A fair few things are happening here lately, so hold on tight - there's lots to mention!

Firstly, life is going good, a tad on the tiring side but it's ticking along as it should be. Nick is no longer leaving us, he's sticking around due to the accommodation on the farm he was moving to was pretty slack and not safe or healthy in the slightest. So that's great! It has eliminated so much stress now that he is staying. Dad will no longer have to do the bulk of the fencing work on his own with Nick still here. Another awesome thing is that we've got a person doing ground work fencing for us too. His name is Bob, and he'll work for us full time. The great thing is that he's done a couple weeks of work with us in May and Mum and Dad were really impressed with him. So he's coming on full time now, starting in July - awesome!

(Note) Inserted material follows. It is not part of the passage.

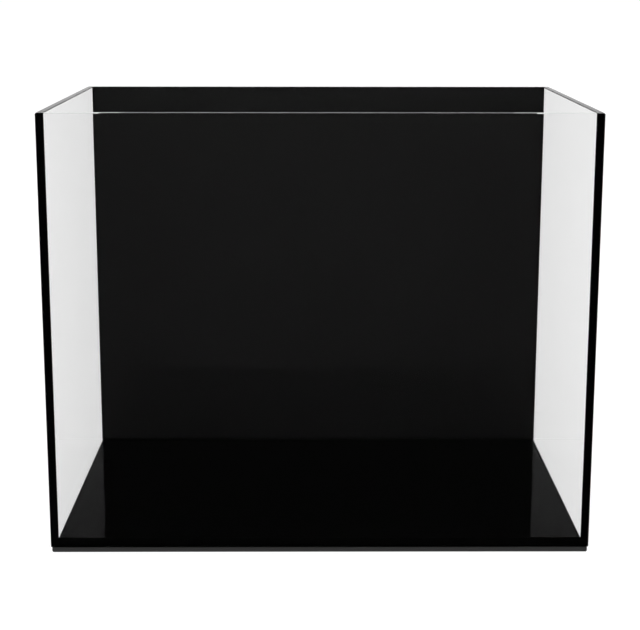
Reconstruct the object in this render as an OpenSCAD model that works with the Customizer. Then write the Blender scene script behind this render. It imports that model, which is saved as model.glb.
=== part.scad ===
// Rimless glass aquarium: five panes bonded with silicone, standing on a levelling mat.
// The origin is on the ground under the middle of the tank, with +Z up and the front at -Y.

/* [Tank] */
// Outside width of the glass
tank_w = 600; // [300:10:900]
// Outside depth, from the front pane to the film behind the back pane
tank_d = 400; // [200:10:600]
// Height of the glass, from the mat to the rim
glass_h = 482.5; // [200:0.5:600]

/* [Glass] */
// Thickness of the four walls and of the bottom pane
glass_t = 8; // [5:0.5:12]
// Width of the polished arris along every edge of a pane
arris = 0.8; // [0.3:0.1:1]
// Length cut off the outer corners of the front and back panes
corner_cut = 1.2; // [1:0.1:3]

/* [Silicone] */
// Thickness of the silicone between two panes
bond_t = 1; // [0.5:0.1:2]
// Distance that the upright sealing beads reach out from their seams, inside the tank
bead_reach = 0.3; // [0.3:0.1:2]
// Depth of the hollow that tooling leaves in the face of a bead
bead_hollow = 0.06; // [0.02:0.01:0.1]

/* [Film and mat] */
// Thickness of the black film behind the back pane and under the bottom pane
film_t = 0.2; // [0.1:0.1:0.5]
// Distance that the film behind the back pane stops short of the edges of the pane
film_margin = 0.5; // [0:0.5:3]
// Thickness of the levelling mat
mat_t = 6; // [3:1:10]
// Distance that the edges of the mat stand in from the glass
mat_inset = 1; // [0:0.5:5]

/* [Hidden] */
GLASS = [0.82, 0.9, 0.9, 0.35];
SILICONE = [0.03, 0.03, 0.03];
FILM = [0.06, 0.06, 0.065];
FOAM = [0.2, 0.2, 0.2];

$fn = 360;
rim_z = mat_t + glass_h;
floor_z = mat_t + film_t + glass_t;
inner_w = tank_w - 2 * glass_t;
inner_d = tank_d - film_t - 2 * glass_t;
// The glass is centred a little in front of the origin, because of the film behind it
mid_y = -film_t / 2;
// Length of the side and bottom panes between the bonds at their ends
pane_d = inner_d - 2 * bond_t;
// The beads round the floor are laid a little heavier than the upright ones
floor_reach = 1.4 * bead_reach;

// Centred rectangle with its four corners cut off
module cut_rectangle(w, h, cut) {
    x = w / 2;
    y = h / 2;
    polygon([
        [cut - x, -y], [x - cut, -y], [x, cut - y], [x, y - cut],
        [x - cut, y], [cut - x, y], [-x, y - cut], [-x, cut - y]
    ]);
}

// Outline of a sheet that stands in the XZ plane, drawn through its thickness
module sheet_outline(w, h, cut) {
    rotate([90, 0, 0]) linear_extrude(height = glass_t, center = true)
        cut_rectangle(w, h, cut);
}

// Centred sheet of glass in the XZ plane, with an arris along each of its twelve edges
module glass_sheet(w, h, cut) {
    intersection() {
        linear_extrude(height = h, center = true)
            cut_rectangle(w, glass_t, arris);
        rotate([90, 0, 90]) linear_extrude(height = w, center = true)
            cut_rectangle(glass_t, h, arris);
        sheet_outline(w, h, cut);
    }
}

// Puts a shape made for the front left corner at the side and the end that are asked for
module at_corner(side, end) {
    translate([0, mid_y, 0])
        mirror([side > 0 ? 1 : 0, 0, 0])
        mirror([0, end > 0 ? 1 : 0, 0])
        children();
}

// Front or back pane, as wide as the tank
module long_pane(end) {
    color(GLASS)
        translate([0, mid_y + end * (inner_d + glass_t) / 2, mat_t + glass_h / 2])
        glass_sheet(tank_w, glass_h, corner_cut);
}

// Left or right pane, bonded between the front and back panes
module side_pane(side) {
    color(GLASS)
        translate([side * (inner_w + glass_t) / 2, mid_y, mat_t + glass_h / 2])
        rotate([0, 0, 90])
        glass_sheet(pane_d, glass_h, arris);
}

// Bottom pane, bonded inside the four walls
module bottom_pane() {
    color(GLASS)
        translate([0, mid_y, floor_z - glass_t / 2])
        rotate([90, 0, 0])
        glass_sheet(inner_w - 2 * bond_t, pane_d, arris);
}

// Black film on the outer face of the back pane
module back_film() {
    color(FILM)
        translate([0, (tank_d - film_t) / 2, mat_t + glass_h / 2])
        cube([tank_w - 2 * film_margin, film_t, glass_h - 2 * film_margin], center = true);
}

// Black film under the bottom pane
module base_film() {
    color(FILM)
        translate([0, mid_y, mat_t + film_t / 2])
        cube([inner_w - 2 * bond_t, pane_d, film_t], center = true);
}

// Foam mat that the tank stands on
module levelling_mat() {
    color(FOAM)
        translate([0, 0, mat_t / 2])
        cube([tank_w - 2 * mat_inset, tank_d - 2 * mat_inset, mat_t], center = true);
}

// Silicone in an upright corner seam, which also fills the groove between the arrises
module corner_bond(side, end) {
    outer = -tank_w / 2;
    inner = -inner_w / 2;
    seam_y = -inner_d / 2;
    color(SILICONE) at_corner(side, end)
        intersection() {
            translate([0, 0, mat_t]) linear_extrude(height = glass_h - arris)
                polygon([
                    [inner, seam_y], [inner, seam_y + bond_t], [outer + arris, seam_y + bond_t],
                    [outer, seam_y + bond_t + arris], [outer, seam_y - arris],
                    [outer + arris, seam_y]
                ]);
            translate([0, seam_y, mat_t + glass_h / 2])
                sheet_outline(tank_w, glass_h, corner_cut);
        }
}

// Silicone between the bottom pane and the front or back pane
module end_base_bond(end) {
    color(SILICONE)
        translate([0, mid_y + end * (inner_d - bond_t) / 2, floor_z - glass_t / 2])
        cube([inner_w, bond_t, glass_t], center = true);
}

// Silicone between the bottom pane and a side pane
module side_base_bond(side) {
    color(SILICONE)
        translate([side * (inner_w - bond_t) / 2, mid_y, floor_z - glass_t / 2])
        cube([bond_t, pane_d, glass_t], center = true);
}

// Section of a bead in the angle at its origin, with legs along +X and +Y and a hollow face
module bead_section(x_leg, y_leg) {
    chord = norm([x_leg, y_leg]);
    radius = (chord * chord / 4 + bead_hollow * bead_hollow) / (2 * bead_hollow);
    outward = [y_leg, x_leg] / chord;
    centre = [x_leg, y_leg] / 2 + outward * (radius - bead_hollow);
    difference() {
        square([x_leg, y_leg] * 1.2);
        translate(centre) circle(r = radius);
    }
}

// Bead along the foot of the front pane, made for the front
module end_bead_shape() {
    translate([0, -inner_d / 2, floor_z])
        rotate([90, 0, 90]) linear_extrude(height = inner_w, center = true)
        bead_section(bond_t + floor_reach, floor_reach);
}

// Bead along the foot of the left pane, made for the left
module side_bead_shape() {
    translate([-inner_w / 2, 0, floor_z])
        rotate([90, 0, 0]) linear_extrude(height = pane_d, center = true)
        bead_section(bond_t + floor_reach, floor_reach);
}

// Sealing bead along the foot of the front or back pane
module end_floor_bead(end) {
    color(SILICONE) at_corner(-1, end) end_bead_shape();
}

// Sealing bead along the foot of a side pane, fitted to the beads at its ends
module side_floor_bead(side) {
    color(SILICONE) at_corner(side, -1) difference() {
        side_bead_shape();
        end_bead_shape();
        mirror([0, 1, 0]) end_bead_shape();
    }
}

// Sealing bead up the inside of a corner, fitted to the floor beads at its foot
module corner_bead(side, end) {
    color(SILICONE) at_corner(side, end) difference() {
        translate([-inner_w / 2, -inner_d / 2, floor_z])
            linear_extrude(height = rim_z - arris - floor_z)
            bead_section(bead_reach, bond_t + bead_reach);
        end_bead_shape();
        side_bead_shape();
    }
}

long_pane(-1);  // front_pane
long_pane(1);  // back_pane
side_pane(-1);  // left_pane
side_pane(1);  // right_pane
bottom_pane();
back_film();
base_film();
levelling_mat();
corner_bond(-1, -1);  // front_left_bond
corner_bond(1, -1);  // front_right_bond
corner_bond(-1, 1);  // back_left_bond
corner_bond(1, 1);  // back_right_bond
end_base_bond(-1);  // front_base_bond
end_base_bond(1);  // back_base_bond
side_base_bond(-1);  // left_base_bond
side_base_bond(1);  // right_base_bond
corner_bead(-1, -1);  // front_left_bead
corner_bead(1, -1);  // front_right_bead
corner_bead(-1, 1);  // back_left_bead
corner_bead(1, 1);  // back_right_bead
end_floor_bead(-1);  // front_floor_bead
end_floor_bead(1);  // back_floor_bead
side_floor_bead(-1);  // left_floor_bead
side_floor_bead(1);  // right_floor_bead
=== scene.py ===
"""The looks of a rimless glass aquarium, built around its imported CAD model."""

import math

import bmesh
import bpy
from mathutils import Matrix, Vector, noise


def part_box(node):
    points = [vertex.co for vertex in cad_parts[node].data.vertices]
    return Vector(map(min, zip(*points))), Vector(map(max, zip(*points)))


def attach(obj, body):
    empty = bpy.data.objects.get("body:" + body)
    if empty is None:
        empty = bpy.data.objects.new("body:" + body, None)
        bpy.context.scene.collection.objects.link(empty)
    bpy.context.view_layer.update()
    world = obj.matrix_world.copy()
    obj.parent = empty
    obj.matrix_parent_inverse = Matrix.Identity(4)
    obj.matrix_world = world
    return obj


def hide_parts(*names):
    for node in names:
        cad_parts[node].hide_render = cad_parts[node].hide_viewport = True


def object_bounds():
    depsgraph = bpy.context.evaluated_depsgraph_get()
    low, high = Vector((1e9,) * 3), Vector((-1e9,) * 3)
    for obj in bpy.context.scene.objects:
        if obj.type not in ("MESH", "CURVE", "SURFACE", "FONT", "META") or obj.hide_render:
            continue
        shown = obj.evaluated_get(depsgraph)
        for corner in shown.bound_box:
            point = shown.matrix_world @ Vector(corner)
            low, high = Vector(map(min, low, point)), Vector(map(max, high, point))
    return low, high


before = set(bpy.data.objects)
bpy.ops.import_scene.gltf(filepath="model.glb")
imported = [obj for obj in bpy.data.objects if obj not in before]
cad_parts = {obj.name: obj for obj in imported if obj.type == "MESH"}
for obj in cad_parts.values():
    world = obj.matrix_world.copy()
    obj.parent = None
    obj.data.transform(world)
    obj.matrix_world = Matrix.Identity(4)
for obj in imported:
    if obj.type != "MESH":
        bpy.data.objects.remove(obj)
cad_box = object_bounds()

MM = 0.001
BODY = "root"

# Camera: its place in metres, its turns in degrees, and its lens and sensor in millimetres
CAMERA_PLACE = Vector((-0.01072, -1.83593, 0.62894))
CAMERA_DOWN = 12.3289
CAMERA_RIGHT = 0.3677
CAMERA_ROLL = 0.0701
CAMERA_LENS = 87.217
CAMERA_SENSOR = 36.0

# The arris and the corner cut of the panes, as the CAD model has them
ARRIS = 0.8 * MM
CORNER_CUT = 1.2 * MM
# How far silicone and film reach into the glass that they wet, so that no gap mirrors
WET = 0.04 * MM
# Height of the beads round the floor, against the CAD's: full at the front, wiped thin at the sides
FLOOR_BEAD_RISE = {"front": 3.8, "back": 1.0, "left": 0.3, "right": 0.3}

# Glass: how much it bends light, what a surface passes, and how its glare is held down
GLASS_IOR = 1.5
GLASS_TINT_LOW = (0.977, 0.977, 0.977)
GLASS_TINT_HIGH = (0.983, 0.983, 0.983)
GLARE_POWER = 2.3
# The rim of the front pane bends light less, so that the far side shows through it
FRONT_RIM_IOR = 1.09
EDGE_TINT_LOW = (0.90, 0.92, 0.915)
EDGE_TINT_HIGH = (0.95, 0.96, 0.957)
EDGE_STREAKS = 160.0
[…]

Speaking of my parents', they're away at present. They've been in Queenstown for a Rural Contractor's conference. It's a five day conference that started on Monday, however as they've never really been to the South Island before they decided to make a road trip out of it and they've taken a two week holiday. They left Tuesday 13th, driving the 10 or 11 hours straight from here to Wellington in time to catch the ferry at around midnight. They then got to Picton at around 6am and headed to Hokitika where they stayed for a day. They got to see the Glow Worms there and they did the Treetop Walk too (much to my surprise as Mum hates heights!)
From there they worried the crap out of me and went to Haast. A place in the country that has absolutely no cell phone reception so I of course had absolutely no clue where they were - they may as well have dropped off the face of the earth. It's amazing how much we've come to rely on technology!
Thankfully they left early the next morning and finally came into coverage so they could let me know that they were still alive, lol. From Haast they made their way to Queenstown on Friday morning, in time to get to the airport to pick up my Aunty and Uncle Karen and Wayne (Dad's sister and BIL), as they were staying with them for the weekend.
I wouldn't even know what they did all weekend apart from seeing the sights such as Coronet Peak, going to the casino and buying me some real lollies from a lolly shop in Arrowtown (yay!).
Their conference started on Monday, an event where lots of rural contractors get together for all sorts of different things, with going out to dinner every night included in it. A while back Mum and Dad managed to get free tickets to the conference ($800 worth) so they were pretty stoked.
One night there was some form of charity auction, where they won a kids ride-on toy tractor - unfortunately it's a Claas so not the best make! Oh well, a good toy for the grandkids Mum said. On Thursday night there must've been some awards dinner, where Dad won a silver plate for his imput into the conference. Dad likes asking heaps of questions at those sorts of things, so it seems to have put him in good steed to win something!

Friday morning they started their way back up the country, where they made it to Hanmer Springs last night. From there, up to the top of the South Island in time to catch their ferry across the Cook Straight on Sunday morning. After that they're driving to Palmerston North to stay the night and Karen and Wayne's place, then they'll be arriving home sometime Monday afternoon. It'll be great to have them home!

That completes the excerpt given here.